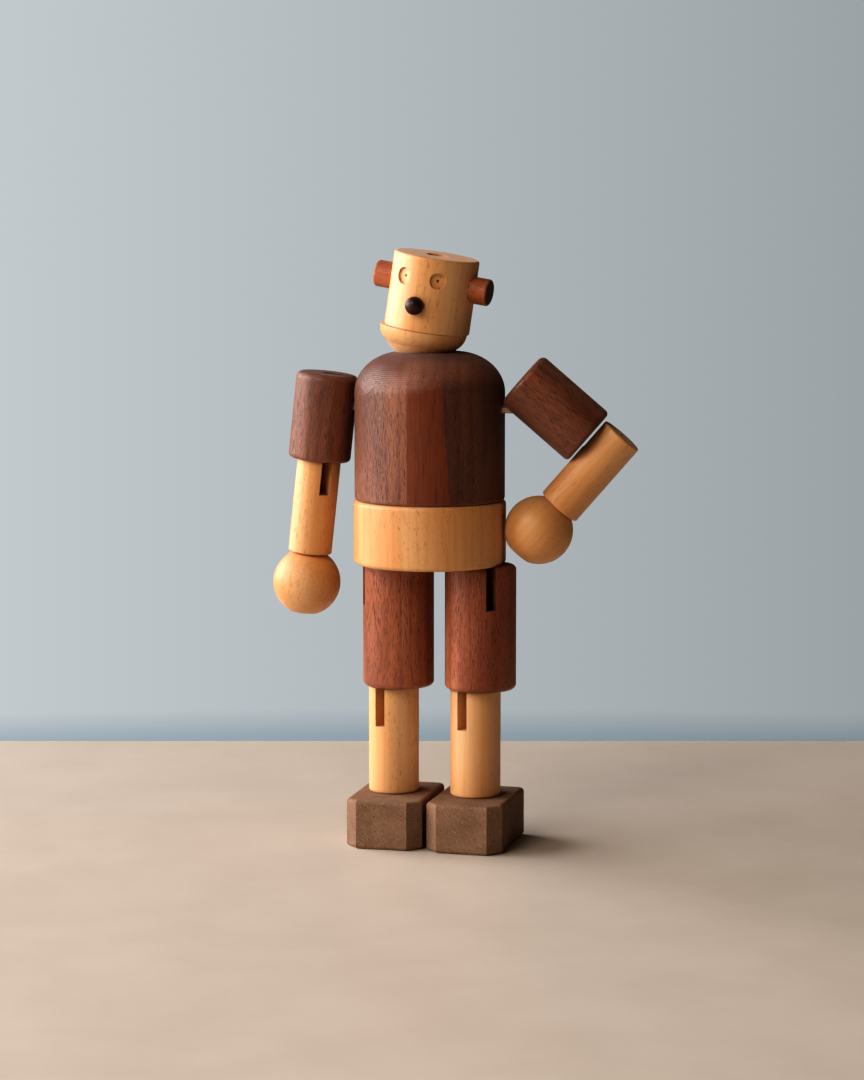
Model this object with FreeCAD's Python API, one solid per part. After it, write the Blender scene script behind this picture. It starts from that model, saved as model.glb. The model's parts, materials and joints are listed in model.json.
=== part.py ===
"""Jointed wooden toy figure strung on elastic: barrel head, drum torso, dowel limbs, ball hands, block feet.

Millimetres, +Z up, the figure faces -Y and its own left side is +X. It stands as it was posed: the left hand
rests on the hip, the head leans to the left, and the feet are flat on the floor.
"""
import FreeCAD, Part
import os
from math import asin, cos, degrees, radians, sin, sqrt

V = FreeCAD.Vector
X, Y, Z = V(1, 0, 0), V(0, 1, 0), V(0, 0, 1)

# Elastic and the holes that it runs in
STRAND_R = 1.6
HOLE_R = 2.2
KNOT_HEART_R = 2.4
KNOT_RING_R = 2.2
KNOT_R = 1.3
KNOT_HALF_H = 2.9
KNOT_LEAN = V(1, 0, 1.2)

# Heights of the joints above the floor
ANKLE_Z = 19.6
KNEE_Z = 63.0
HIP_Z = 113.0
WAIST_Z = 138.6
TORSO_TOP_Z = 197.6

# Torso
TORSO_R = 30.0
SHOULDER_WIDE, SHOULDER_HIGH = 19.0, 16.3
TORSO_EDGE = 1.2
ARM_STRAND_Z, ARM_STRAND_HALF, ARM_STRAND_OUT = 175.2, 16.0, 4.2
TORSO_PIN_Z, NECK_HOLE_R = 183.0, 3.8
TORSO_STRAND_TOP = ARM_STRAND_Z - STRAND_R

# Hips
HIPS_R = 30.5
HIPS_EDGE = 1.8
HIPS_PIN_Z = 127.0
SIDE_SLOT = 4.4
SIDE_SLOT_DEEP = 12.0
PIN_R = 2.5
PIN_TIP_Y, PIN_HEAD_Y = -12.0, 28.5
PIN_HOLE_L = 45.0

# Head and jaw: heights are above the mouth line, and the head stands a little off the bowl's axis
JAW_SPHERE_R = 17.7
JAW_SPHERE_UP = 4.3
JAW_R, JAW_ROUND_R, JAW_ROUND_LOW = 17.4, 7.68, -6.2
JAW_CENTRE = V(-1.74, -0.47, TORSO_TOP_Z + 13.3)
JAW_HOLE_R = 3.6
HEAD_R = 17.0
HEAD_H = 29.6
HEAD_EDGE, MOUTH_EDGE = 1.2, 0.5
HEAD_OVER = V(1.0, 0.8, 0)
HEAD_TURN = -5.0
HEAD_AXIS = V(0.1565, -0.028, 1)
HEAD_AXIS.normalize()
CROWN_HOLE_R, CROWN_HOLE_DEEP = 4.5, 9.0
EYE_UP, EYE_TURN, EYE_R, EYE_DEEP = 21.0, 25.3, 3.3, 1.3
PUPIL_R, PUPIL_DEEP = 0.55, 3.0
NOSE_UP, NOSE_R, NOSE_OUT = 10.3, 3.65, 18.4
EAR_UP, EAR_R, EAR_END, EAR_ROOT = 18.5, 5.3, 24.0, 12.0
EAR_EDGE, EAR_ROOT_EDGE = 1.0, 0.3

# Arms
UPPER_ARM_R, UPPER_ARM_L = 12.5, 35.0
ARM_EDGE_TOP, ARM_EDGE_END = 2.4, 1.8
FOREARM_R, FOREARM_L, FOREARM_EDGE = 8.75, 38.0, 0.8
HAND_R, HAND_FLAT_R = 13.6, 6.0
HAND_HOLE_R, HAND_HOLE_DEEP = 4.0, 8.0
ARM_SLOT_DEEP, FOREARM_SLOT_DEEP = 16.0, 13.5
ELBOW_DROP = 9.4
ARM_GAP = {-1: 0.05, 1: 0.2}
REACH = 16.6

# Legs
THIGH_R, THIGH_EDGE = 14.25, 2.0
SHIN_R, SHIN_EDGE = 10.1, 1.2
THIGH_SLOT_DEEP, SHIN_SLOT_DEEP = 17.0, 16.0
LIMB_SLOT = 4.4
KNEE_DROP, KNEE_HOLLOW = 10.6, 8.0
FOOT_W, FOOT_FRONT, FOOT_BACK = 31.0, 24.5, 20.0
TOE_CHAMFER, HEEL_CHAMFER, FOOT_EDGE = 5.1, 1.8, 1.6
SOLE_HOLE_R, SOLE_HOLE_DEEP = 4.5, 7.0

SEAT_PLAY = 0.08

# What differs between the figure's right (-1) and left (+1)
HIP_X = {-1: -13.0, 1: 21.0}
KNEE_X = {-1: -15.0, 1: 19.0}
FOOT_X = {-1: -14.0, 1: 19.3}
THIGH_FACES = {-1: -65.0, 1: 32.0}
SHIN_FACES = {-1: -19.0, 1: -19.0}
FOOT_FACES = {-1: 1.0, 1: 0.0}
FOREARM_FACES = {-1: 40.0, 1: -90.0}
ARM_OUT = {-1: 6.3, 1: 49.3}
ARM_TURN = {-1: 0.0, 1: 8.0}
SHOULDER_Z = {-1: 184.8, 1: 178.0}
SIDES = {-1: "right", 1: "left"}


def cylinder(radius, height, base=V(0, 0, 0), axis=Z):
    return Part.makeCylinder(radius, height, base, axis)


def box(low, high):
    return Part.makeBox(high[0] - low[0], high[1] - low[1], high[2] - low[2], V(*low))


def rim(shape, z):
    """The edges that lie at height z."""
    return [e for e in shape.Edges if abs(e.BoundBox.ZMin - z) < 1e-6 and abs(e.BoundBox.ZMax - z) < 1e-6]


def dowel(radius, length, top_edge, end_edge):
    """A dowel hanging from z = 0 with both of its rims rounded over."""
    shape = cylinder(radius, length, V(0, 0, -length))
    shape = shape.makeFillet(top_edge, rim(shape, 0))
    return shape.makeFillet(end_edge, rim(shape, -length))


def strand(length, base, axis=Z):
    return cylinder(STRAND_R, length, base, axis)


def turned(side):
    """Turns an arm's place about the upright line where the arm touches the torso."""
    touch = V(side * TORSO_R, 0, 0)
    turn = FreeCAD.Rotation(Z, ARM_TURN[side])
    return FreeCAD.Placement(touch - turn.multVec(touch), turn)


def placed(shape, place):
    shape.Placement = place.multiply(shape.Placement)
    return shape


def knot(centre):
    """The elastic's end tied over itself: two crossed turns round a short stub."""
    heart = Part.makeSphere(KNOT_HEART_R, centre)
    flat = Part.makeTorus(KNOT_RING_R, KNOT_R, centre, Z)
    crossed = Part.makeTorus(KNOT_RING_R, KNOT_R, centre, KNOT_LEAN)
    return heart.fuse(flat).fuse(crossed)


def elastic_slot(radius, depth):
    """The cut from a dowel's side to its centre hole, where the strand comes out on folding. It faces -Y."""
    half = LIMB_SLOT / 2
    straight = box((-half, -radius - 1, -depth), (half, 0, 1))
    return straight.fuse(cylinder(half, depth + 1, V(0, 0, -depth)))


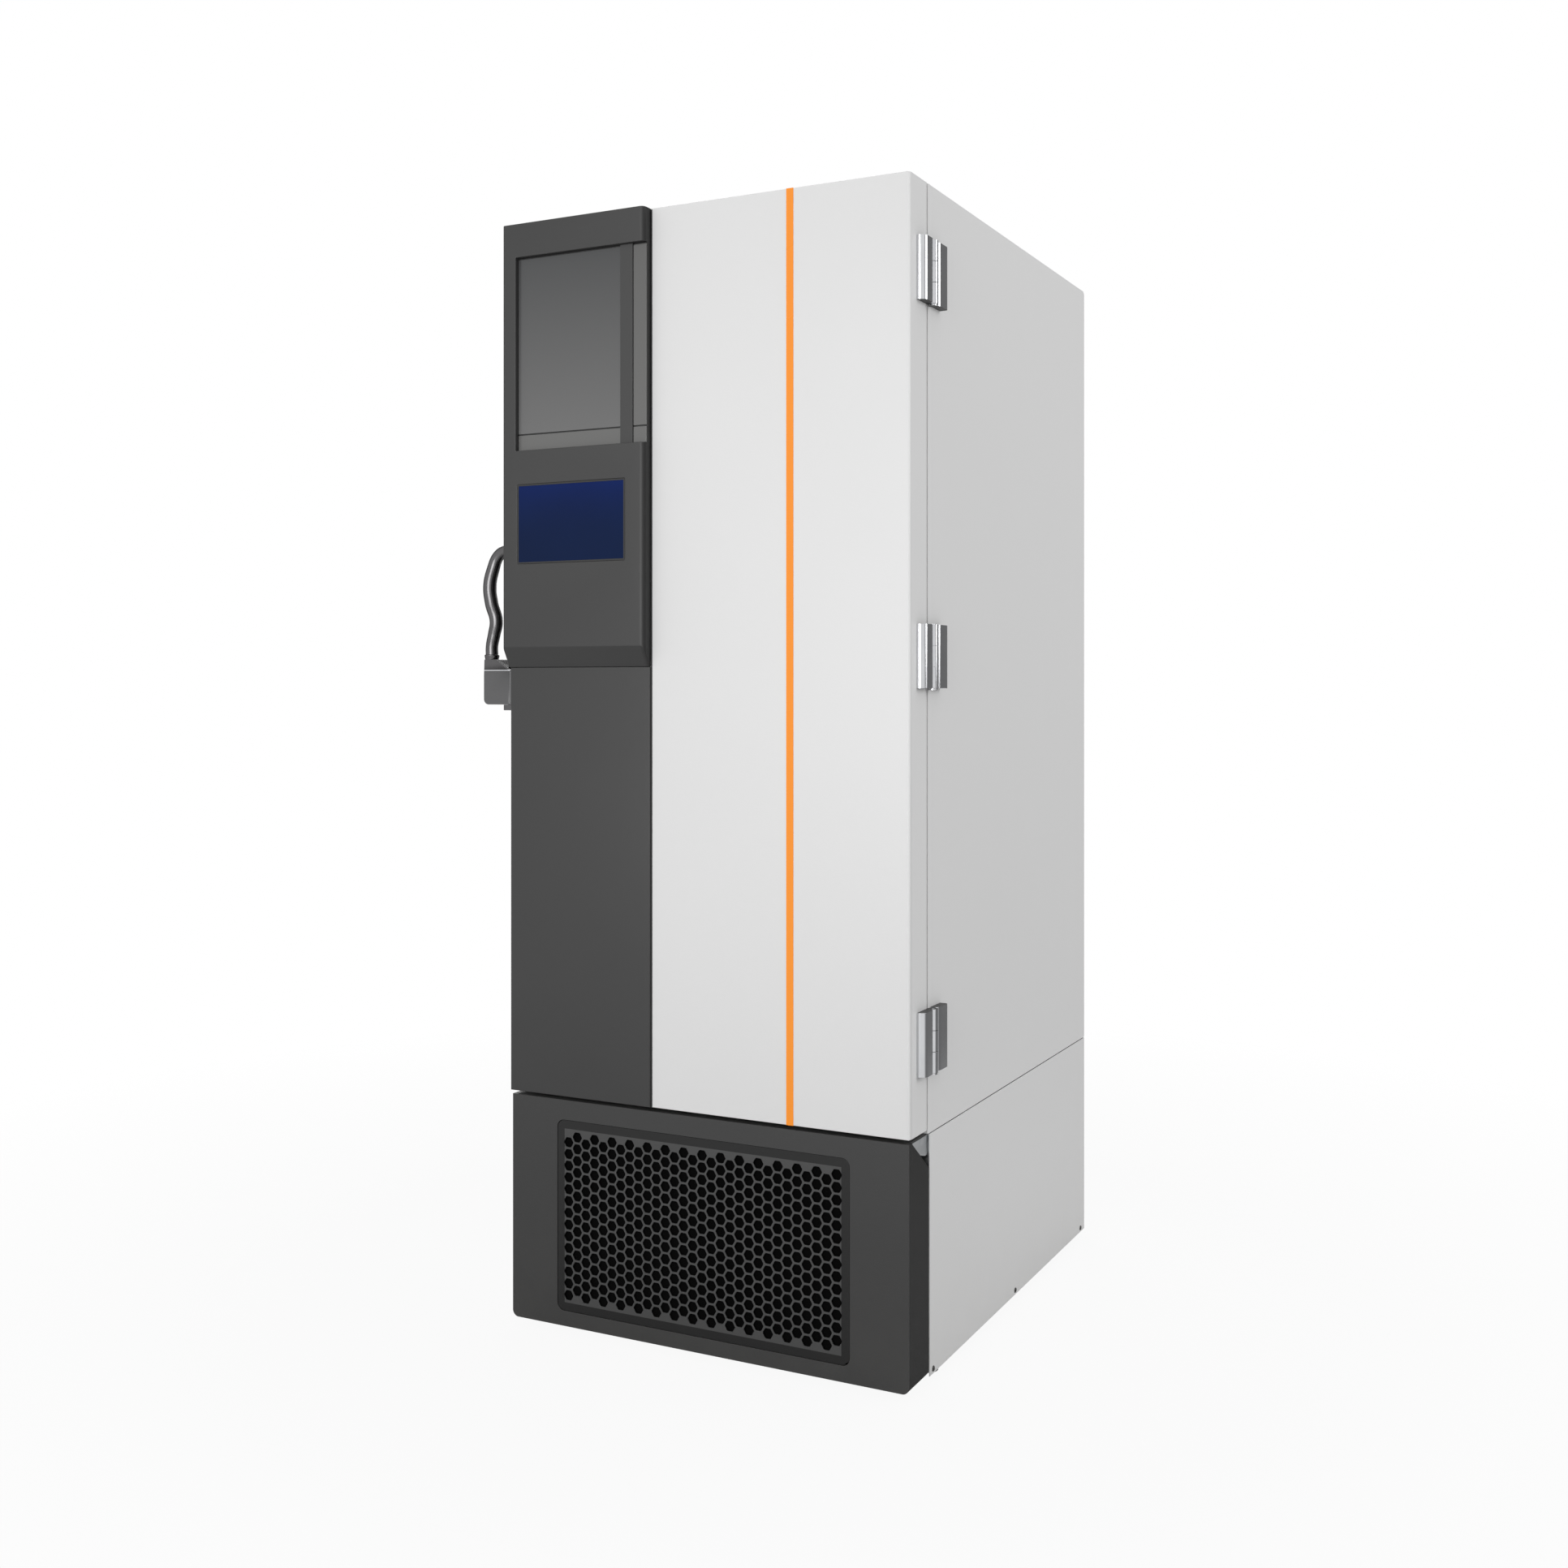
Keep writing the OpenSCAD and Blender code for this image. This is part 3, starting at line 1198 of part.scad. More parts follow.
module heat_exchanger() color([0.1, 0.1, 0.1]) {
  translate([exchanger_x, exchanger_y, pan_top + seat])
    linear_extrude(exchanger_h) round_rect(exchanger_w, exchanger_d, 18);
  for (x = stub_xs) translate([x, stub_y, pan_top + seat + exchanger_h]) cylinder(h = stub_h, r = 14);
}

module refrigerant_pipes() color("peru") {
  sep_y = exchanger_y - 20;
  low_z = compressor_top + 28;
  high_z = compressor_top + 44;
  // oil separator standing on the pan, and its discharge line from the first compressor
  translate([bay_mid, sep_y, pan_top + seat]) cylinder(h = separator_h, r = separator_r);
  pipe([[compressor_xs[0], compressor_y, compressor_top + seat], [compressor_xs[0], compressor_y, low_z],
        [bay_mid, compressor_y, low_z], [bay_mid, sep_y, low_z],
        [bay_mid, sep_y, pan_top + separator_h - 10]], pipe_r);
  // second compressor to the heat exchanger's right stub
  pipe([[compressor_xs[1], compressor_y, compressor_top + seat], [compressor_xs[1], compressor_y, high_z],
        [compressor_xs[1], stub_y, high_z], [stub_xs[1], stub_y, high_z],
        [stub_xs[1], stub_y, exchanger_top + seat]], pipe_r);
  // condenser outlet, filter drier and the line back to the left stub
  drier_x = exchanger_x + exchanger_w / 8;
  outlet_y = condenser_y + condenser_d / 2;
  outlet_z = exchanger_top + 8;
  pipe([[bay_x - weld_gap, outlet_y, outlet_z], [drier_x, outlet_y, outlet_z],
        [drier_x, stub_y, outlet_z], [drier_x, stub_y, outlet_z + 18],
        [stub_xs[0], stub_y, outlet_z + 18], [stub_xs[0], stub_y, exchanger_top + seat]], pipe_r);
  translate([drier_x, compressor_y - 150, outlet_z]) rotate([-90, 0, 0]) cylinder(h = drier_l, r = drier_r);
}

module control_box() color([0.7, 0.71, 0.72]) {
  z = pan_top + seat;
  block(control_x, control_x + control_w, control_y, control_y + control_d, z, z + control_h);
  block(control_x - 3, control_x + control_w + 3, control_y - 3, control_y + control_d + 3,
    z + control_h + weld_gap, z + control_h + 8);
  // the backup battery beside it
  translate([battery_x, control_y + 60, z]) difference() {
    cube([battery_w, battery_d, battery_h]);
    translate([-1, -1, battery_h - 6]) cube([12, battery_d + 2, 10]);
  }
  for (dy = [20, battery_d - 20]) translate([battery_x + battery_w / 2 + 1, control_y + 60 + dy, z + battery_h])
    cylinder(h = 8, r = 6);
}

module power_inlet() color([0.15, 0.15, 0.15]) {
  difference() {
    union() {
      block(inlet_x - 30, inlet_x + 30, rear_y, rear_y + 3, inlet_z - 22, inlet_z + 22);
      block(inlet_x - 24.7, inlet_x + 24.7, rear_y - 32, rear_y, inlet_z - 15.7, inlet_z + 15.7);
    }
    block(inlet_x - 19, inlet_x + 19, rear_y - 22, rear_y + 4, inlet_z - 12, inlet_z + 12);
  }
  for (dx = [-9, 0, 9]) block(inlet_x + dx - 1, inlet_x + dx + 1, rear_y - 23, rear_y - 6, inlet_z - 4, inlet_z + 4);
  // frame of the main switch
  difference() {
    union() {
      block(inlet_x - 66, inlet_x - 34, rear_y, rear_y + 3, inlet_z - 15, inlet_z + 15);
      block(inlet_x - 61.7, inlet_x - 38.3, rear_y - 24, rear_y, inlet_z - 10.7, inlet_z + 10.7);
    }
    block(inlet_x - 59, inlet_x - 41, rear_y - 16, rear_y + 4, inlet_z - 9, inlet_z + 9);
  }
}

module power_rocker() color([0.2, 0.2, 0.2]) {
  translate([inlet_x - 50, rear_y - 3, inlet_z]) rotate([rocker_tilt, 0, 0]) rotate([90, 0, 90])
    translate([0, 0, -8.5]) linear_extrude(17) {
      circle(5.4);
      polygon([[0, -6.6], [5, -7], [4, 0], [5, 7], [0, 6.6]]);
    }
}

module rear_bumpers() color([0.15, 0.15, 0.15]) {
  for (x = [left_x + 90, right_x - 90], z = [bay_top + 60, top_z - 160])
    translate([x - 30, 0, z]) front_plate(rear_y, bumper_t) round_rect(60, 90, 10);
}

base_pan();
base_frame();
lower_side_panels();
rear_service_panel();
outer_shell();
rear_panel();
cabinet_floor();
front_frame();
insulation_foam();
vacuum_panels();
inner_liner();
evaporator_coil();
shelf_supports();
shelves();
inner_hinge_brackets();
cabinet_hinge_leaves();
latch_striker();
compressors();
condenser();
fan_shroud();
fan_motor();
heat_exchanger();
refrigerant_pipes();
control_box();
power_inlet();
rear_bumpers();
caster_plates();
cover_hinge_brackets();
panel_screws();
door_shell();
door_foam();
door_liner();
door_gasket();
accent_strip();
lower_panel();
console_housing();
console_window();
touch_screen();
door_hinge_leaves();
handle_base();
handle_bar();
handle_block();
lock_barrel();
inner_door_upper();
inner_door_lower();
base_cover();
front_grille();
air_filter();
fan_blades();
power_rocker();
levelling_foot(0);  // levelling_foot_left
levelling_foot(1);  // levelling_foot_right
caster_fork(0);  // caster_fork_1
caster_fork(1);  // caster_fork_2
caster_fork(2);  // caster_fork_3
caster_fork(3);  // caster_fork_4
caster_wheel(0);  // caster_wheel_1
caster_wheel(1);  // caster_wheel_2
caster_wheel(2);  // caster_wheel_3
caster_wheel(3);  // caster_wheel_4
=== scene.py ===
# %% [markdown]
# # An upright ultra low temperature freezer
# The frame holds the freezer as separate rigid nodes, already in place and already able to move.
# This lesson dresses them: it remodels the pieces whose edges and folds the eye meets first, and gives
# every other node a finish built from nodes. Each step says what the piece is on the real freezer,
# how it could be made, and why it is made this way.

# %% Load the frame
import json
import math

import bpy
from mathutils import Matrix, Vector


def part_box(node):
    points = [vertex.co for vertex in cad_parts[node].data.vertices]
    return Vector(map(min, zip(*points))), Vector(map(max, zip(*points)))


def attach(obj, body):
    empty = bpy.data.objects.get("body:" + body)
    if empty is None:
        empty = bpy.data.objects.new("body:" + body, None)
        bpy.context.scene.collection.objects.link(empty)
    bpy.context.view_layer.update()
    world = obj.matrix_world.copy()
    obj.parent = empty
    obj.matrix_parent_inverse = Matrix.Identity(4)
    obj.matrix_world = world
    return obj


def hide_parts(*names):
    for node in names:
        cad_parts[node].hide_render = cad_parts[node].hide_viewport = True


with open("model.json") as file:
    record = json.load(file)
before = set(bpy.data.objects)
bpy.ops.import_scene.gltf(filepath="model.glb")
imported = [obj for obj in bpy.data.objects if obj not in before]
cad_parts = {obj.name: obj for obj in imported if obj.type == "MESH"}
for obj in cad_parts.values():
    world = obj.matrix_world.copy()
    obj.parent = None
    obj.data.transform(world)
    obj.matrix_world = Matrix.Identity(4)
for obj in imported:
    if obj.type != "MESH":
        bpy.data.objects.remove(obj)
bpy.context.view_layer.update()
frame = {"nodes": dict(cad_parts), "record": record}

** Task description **
Write down exactly the span of lines above from the one containing "base_pan();" to the one containing "for node in", both ends included.

** The result **
base_pan();
base_frame();
lower_side_panels();
rear_service_panel();
outer_shell();
rear_panel();
cabinet_floor();
front_frame();
insulation_foam();
vacuum_panels();
inner_liner();
evaporator_coil();
shelf_supports();
shelves();
inner_hinge_brackets();
cabinet_hinge_leaves();
latch_striker();
compressors();
condenser();
fan_shroud();
fan_motor();
heat_exchanger();
refrigerant_pipes();
control_box();
power_inlet();
rear_bumpers();
caster_plates();
cover_hinge_brackets();
panel_screws();
door_shell();
door_foam();
door_liner();
door_gasket();
accent_strip();
lower_panel();
console_housing();
console_window();
touch_screen();
door_hinge_leaves();
handle_base();
handle_bar();
handle_block();
lock_barrel();
inner_door_upper();
inner_door_lower();
base_cover();
front_grille();
air_filter();
fan_blades();
power_rocker();
levelling_foot(0);  // levelling_foot_left
levelling_foot(1);  // levelling_foot_right
caster_fork(0);  // caster_fork_1
caster_fork(1);  // caster_fork_2
caster_fork(2);  // caster_fork_3
caster_fork(3);  // caster_fork_4
caster_wheel(0);  // caster_wheel_1
caster_wheel(1);  // caster_wheel_2
caster_wheel(2);  // caster_wheel_3
caster_wheel(3);  // caster_wheel_4
=== scene.py ===
# %% [markdown]
# # An upright ultra low temperature freezer
# The frame holds the freezer as separate rigid nodes, already in place and already able to move.
# This lesson dresses them: it remodels the pieces whose edges and folds the eye meets first, and gives
# every other node a finish built from nodes. Each step says what the piece is on the real freezer,
# how it could be made, and why it is made this way.

# %% Load the frame
import json
import math

import bpy
from mathutils import Matrix, Vector


def part_box(node):
    points = [vertex.co for vertex in cad_parts[node].data.vertices]
    return Vector(map(min, zip(*points))), Vector(map(max, zip(*points)))


def attach(obj, body):
    empty = bpy.data.objects.get("body:" + body)
    if empty is None:
        empty = bpy.data.objects.new("body:" + body, None)
        bpy.context.scene.collection.objects.link(empty)
    bpy.context.view_layer.update()
    world = obj.matrix_world.copy()
    obj.parent = empty
    obj.matrix_parent_inverse = Matrix.Identity(4)
    obj.matrix_world = world
    return obj


def hide_parts(*names):
    for node in names:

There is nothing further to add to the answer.